Rakoff also ruled that given recent advances in computing technology and the playback devices used by the typical music consumer, an MP3 file was not substantially different in quality from a compact disc, so a ripped file does not qualify as transformative use under copyright law, while MP3.com's claim that it was protecting or enhancing the music industry was rejected because the service infringed on the companies' distribution rights.

== Impact ==
With this decision, the court drew a distinction between traditional space shifting, which had previously been allowed for video cassettes and other physical media, and "virtual" space shifting as practiced by My.MP3.com. This type of virtual space shifting required the creation of a copy at the MP3.com servers, which in turn required authorization from the copyright owners under copyright law.

UMG Recordings, Inc. v.

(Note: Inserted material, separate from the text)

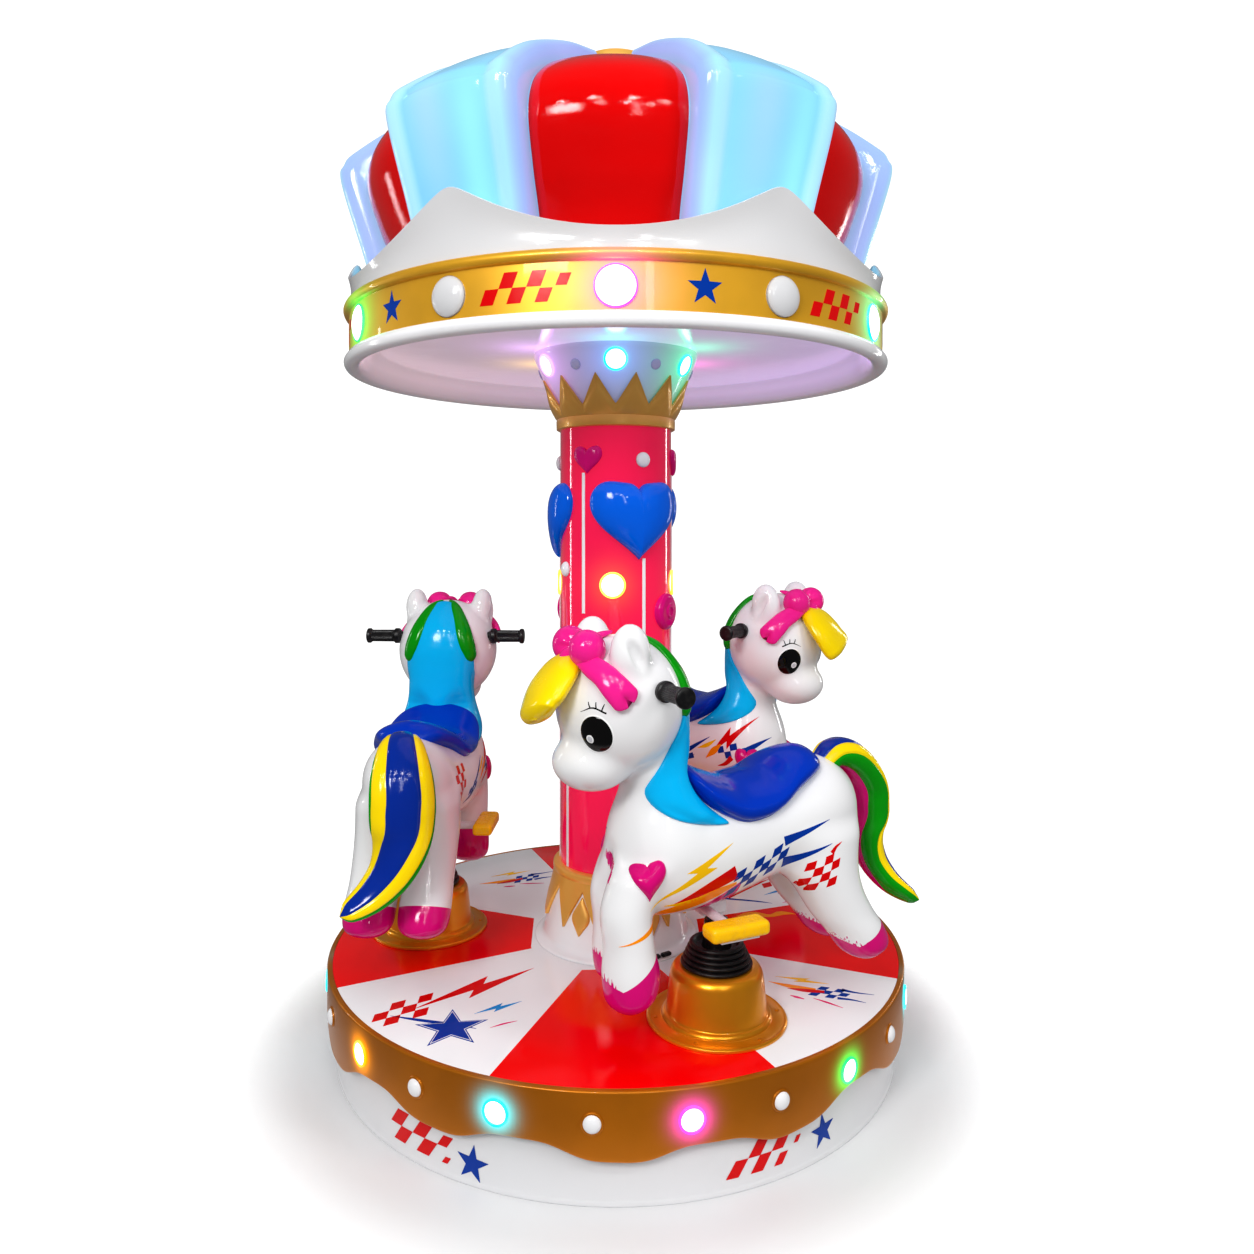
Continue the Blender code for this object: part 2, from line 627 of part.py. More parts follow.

MP3.com, Inc. was cited at the time as an important decision in the then-burgeoning practice of file sharing and the trading of unauthorized music and media files on the Internet. However, some scholars argued that the ruling only addressed the specific business model practiced by My.MP3.com, and left larger file sharing trends on the Internet unaddressed, particularly those practices not covered by a legitimate (if unsuccessful) business plan. The ruling also neglected to address any responsibilities that the legacy record companies may or may not have had in the management of their own copyrighted products and preventing them from being illegally traded.

This ruling resulted in several additional legal claims against MP3.com, with the company ultimately owing more than $150 million to legacy record companies. The judgments pushed MP3.com into severe financial difficulties which were averted by a merger with Vivendi Universal.